“The kids are telling me that email is old-fashioned.”
The message popped up in my Facebook chat. It was one of our high school teachers.
“They say they don’t use email. Should I be setting up a Facebook group instead?”
I didn’t like where this was heading. Setting up a Facebook group would likely mean teachers and students friending one another. While I don’t necessarily have a problem with that, it also gives teachers access to their students’ semi-private information. Does that put the teacher in a position of having to monitor student activity, or having to act based on the postings of their students? I could see cases where students post about destructive choices (underage drinking, drug use, sex) forgetting that their teacher is among their Facebook friends. I didn’t want to put the teachers in that position. Plus, Facebook is blocked at school, and I’m not ready to fight that battle (yet). So I steered the conversation in a different direction.
“You should text them.”
“How do I do that?”
This is a question I’ve been asked at least half a dozen times. It’s one I’ve never been able to answer well. See, I was pretty late to the texting party. Until last June, my phone was just a phone. I could text, but I didn’t have a texting plan, so I never did. I could take photos, but there wasn’t any reasonable way to get the photos off the phone. So I just used it to talk to people.

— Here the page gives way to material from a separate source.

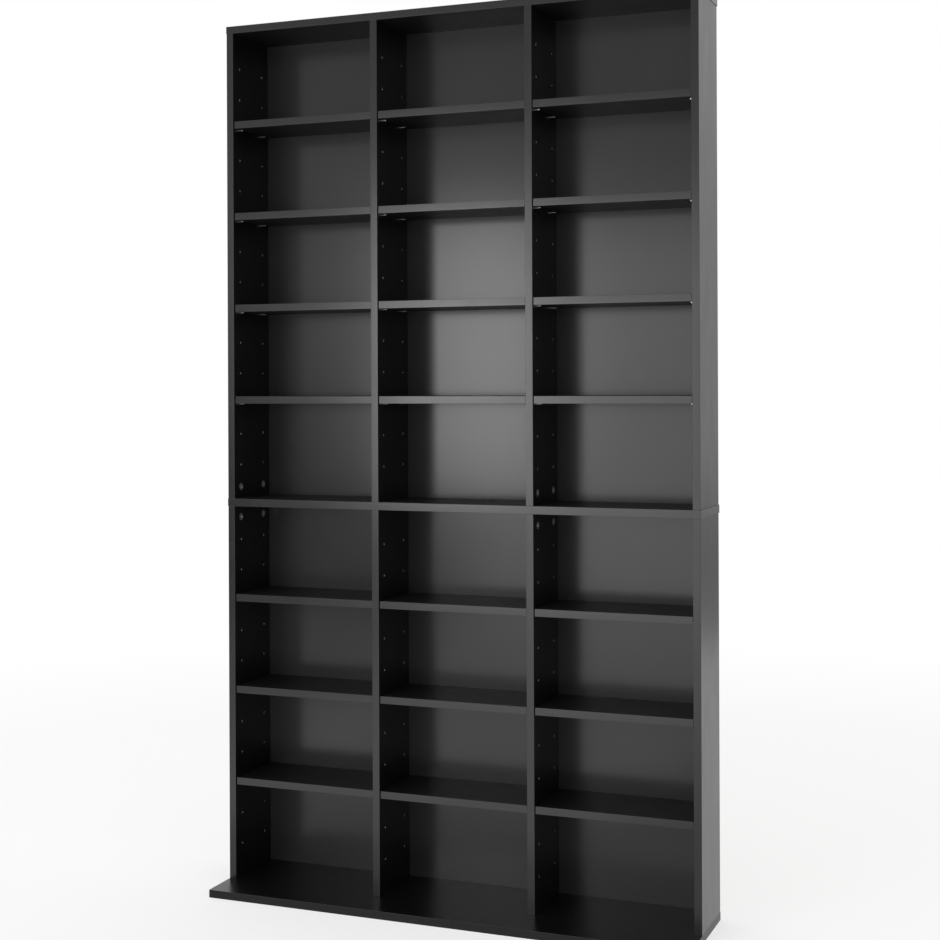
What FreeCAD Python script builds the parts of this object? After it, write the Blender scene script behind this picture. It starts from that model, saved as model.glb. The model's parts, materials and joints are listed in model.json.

That’s why, when I started using Twitter, I focused on the web tool (and, later, the desktop applications). Go to the Twitter web site. Sign up for an account. Start following people. Hopefully, some of them will follow you back. Start posting interesting things. Build your network. I totally forgot that Twitter also does SMS. But for some reason, this night, I remembered.
“Twitter. Just use Twitter.”
He stopped by my office bright and early the next morning.
“Do you have a texting plan?”
“Yes.”
“Do this: send a text to 40404 that says ‘follow schinker’.”
He did. I updated my Twitter status. He got a text message.
“Set up a Twitter account for your class. Have them follow you by sending a text to 40404. Promise them that you’ll only send a few texts per week. Then, when you want to remind them about an assignment or a project or an upcoming test, just tweet it.”
The students don’t have to sign up for Twitter accounts. They don’t need to use the web interface. They don’t have to have a username and password. It just works. They can also unfollow you with “Leave (username)” and turn on and off updates with the ON and OFF commands. The full list of SMS commands for Twitter is on their site.
The other thing I like about this solution is that it’s opt-in. The students control whether or not they get updates. If they don’t want them, they can turn it off. That’s much better than an SMS distribution list, where you have to find the right person to take you off the list.
Sometimes, we look at tools from our own perspectives, and we don’t necessarily see how they could be used in different ways in different contexts to solve real problems.